- Your task -
The exercise asks for every line of the data to be reproduced exactly.

------------------------------

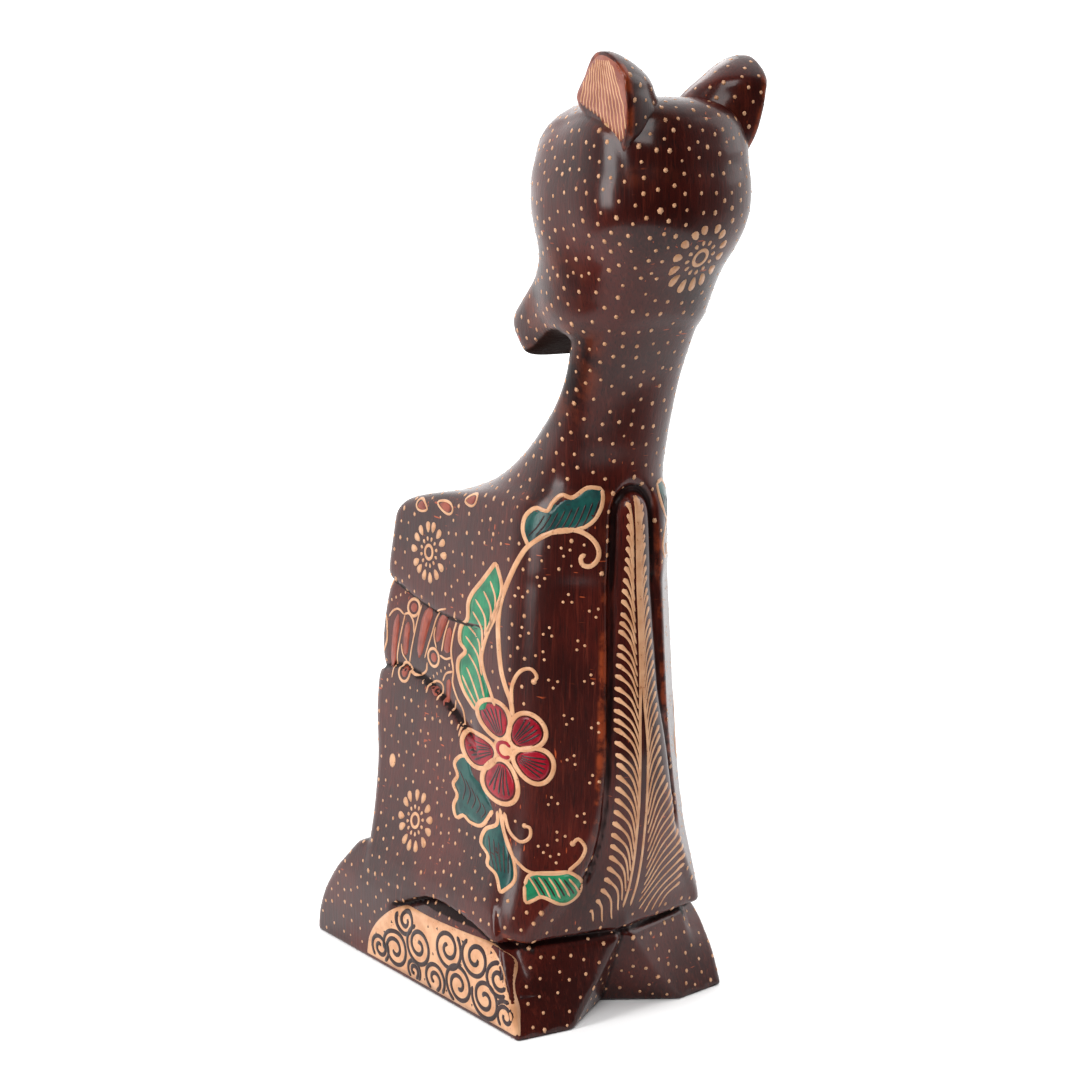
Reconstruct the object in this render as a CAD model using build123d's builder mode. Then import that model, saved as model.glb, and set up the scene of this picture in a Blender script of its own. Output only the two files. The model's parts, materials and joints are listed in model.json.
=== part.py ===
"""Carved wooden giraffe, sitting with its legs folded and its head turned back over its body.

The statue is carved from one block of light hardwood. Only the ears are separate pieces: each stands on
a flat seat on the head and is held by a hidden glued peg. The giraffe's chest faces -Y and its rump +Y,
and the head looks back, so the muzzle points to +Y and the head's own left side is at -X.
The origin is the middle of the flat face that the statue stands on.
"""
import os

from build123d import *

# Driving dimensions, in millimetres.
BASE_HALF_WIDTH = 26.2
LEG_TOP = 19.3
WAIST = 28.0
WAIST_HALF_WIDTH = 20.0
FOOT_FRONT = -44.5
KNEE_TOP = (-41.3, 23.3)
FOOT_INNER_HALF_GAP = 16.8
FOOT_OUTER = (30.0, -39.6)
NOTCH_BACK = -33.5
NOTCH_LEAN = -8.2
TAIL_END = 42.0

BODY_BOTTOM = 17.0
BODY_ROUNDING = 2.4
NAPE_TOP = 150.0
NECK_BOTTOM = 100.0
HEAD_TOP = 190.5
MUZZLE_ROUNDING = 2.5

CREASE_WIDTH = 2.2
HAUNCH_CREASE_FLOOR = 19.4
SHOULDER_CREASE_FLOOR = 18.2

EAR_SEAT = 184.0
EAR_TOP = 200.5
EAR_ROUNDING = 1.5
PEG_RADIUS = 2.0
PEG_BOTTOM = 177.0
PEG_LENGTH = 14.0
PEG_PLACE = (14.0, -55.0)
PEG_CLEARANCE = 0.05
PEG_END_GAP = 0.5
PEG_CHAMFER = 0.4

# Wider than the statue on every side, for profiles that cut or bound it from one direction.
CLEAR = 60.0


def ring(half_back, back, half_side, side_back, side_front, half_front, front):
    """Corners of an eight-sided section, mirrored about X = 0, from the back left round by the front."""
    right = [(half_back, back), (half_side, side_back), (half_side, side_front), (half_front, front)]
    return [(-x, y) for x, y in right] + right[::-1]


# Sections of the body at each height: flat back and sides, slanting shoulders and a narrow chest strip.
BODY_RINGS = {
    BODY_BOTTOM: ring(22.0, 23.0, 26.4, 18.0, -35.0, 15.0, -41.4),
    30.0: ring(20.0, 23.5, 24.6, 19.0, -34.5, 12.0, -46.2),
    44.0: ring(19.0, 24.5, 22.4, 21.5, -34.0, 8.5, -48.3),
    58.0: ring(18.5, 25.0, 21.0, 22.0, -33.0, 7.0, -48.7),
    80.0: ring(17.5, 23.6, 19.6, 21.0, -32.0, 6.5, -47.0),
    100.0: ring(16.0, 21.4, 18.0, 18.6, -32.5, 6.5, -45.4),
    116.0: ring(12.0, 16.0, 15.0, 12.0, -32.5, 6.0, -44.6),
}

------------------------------

- The result -
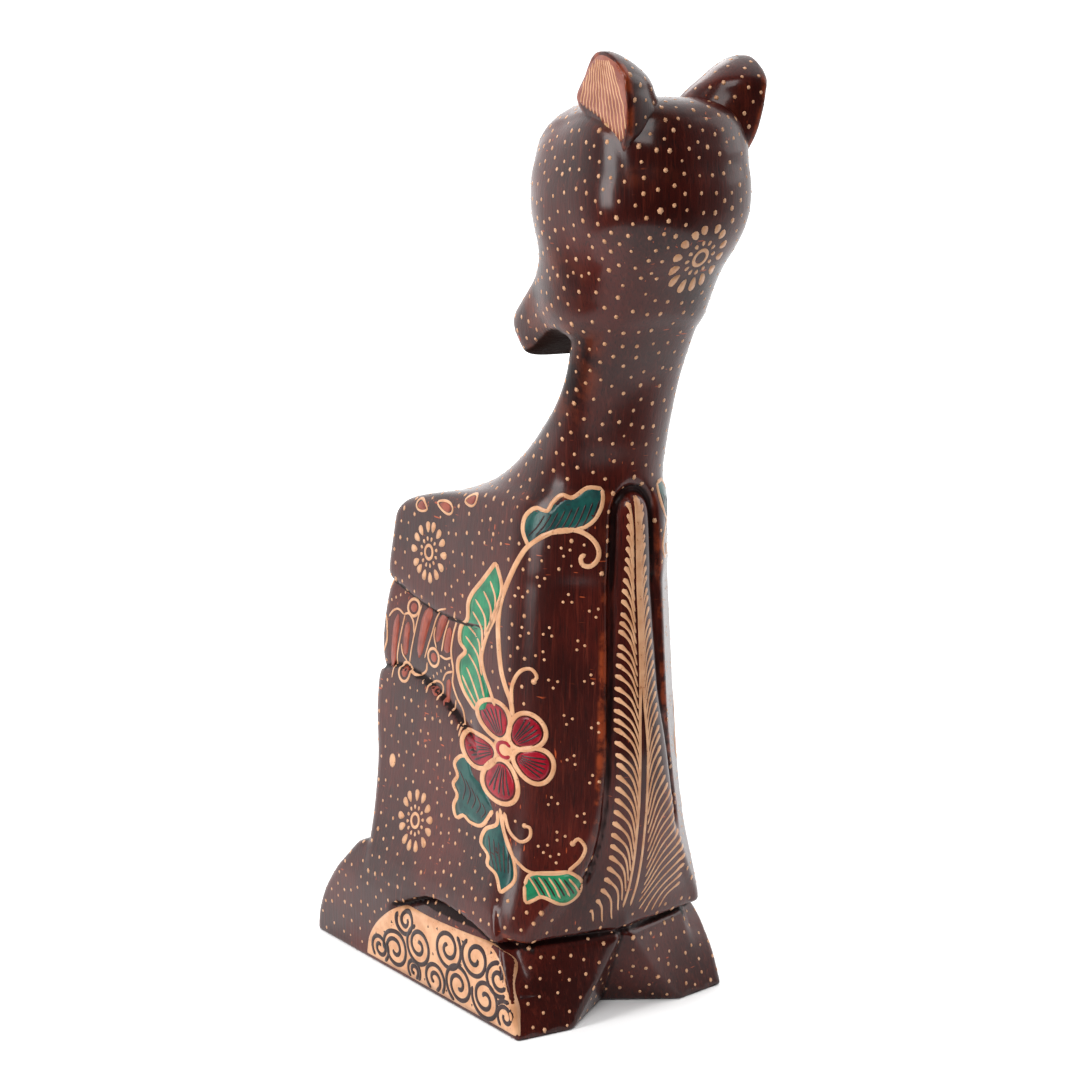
Reconstruct the object in this render as a CAD model using build123d's builder mode. Then import that model, saved as model.glb, and set up the scene of this picture in a Blender script of its own. Output only the two files. The model's parts, materials and joints are listed in model.json.
=== part.py ===
"""Carved wooden giraffe, sitting with its legs folded and its head turned back over its body.

The statue is carved from one block of light hardwood. Only the ears are separate pieces: each stands on
a flat seat on the head and is held by a hidden glued peg. The giraffe's chest faces -Y and its rump +Y,
and the head looks back, so the muzzle points to +Y and the head's own left side is at -X.
The origin is the middle of the flat face that the statue stands on.
"""
import os

from build123d import *

# Driving dimensions, in millimetres.
BASE_HALF_WIDTH = 26.2
LEG_TOP = 19.3
WAIST = 28.0
WAIST_HALF_WIDTH = 20.0
FOOT_FRONT = -44.5
KNEE_TOP = (-41.3, 23.3)
FOOT_INNER_HALF_GAP = 16.8
FOOT_OUTER = (30.0, -39.6)
NOTCH_BACK = -33.5
NOTCH_LEAN = -8.2
TAIL_END = 42.0

BODY_BOTTOM = 17.0
BODY_ROUNDING = 2.4
NAPE_TOP = 150.0
NECK_BOTTOM = 100.0
HEAD_TOP = 190.5
MUZZLE_ROUNDING = 2.5

CREASE_WIDTH = 2.2
HAUNCH_CREASE_FLOOR = 19.4
SHOULDER_CREASE_FLOOR = 18.2

EAR_SEAT = 184.0
EAR_TOP = 200.5
EAR_ROUNDING = 1.5
PEG_RADIUS = 2.0
PEG_BOTTOM = 177.0
PEG_LENGTH = 14.0
PEG_PLACE = (14.0, -55.0)
PEG_CLEARANCE = 0.05
PEG_END_GAP = 0.5
PEG_CHAMFER = 0.4

# Wider than the statue on every side, for profiles that cut or bound it from one direction.
CLEAR = 60.0


def ring(half_back, back, half_side, side_back, side_front, half_front, front):
    """Corners of an eight-sided section, mirrored about X = 0, from the back left round by the front."""
    right = [(half_back, back), (half_side, side_back), (half_side, side_front), (half_front, front)]
    return [(-x, y) for x, y in right] + right[::-1]


# Sections of the body at each height: flat back and sides, slanting shoulders and a narrow chest strip.
BODY_RINGS = {
    BODY_BOTTOM: ring(22.0, 23.0, 26.4, 18.0, -35.0, 15.0, -41.4),
    30.0: ring(20.0, 23.5, 24.6, 19.0, -34.5, 12.0, -46.2),
    44.0: ring(19.0, 24.5, 22.4, 21.5, -34.0, 8.5, -48.3),
    58.0: ring(18.5, 25.0, 21.0, 22.0, -33.0, 7.0, -48.7),
    80.0: ring(17.5, 23.6, 19.6, 21.0, -32.0, 6.5, -47.0),
    100.0: ring(16.0, 21.4, 18.0, 18.6, -32.5, 6.5, -45.4),
    116.0: ring(12.0, 16.0, 15.0, 12.0, -32.5, 6.0, -44.6),
}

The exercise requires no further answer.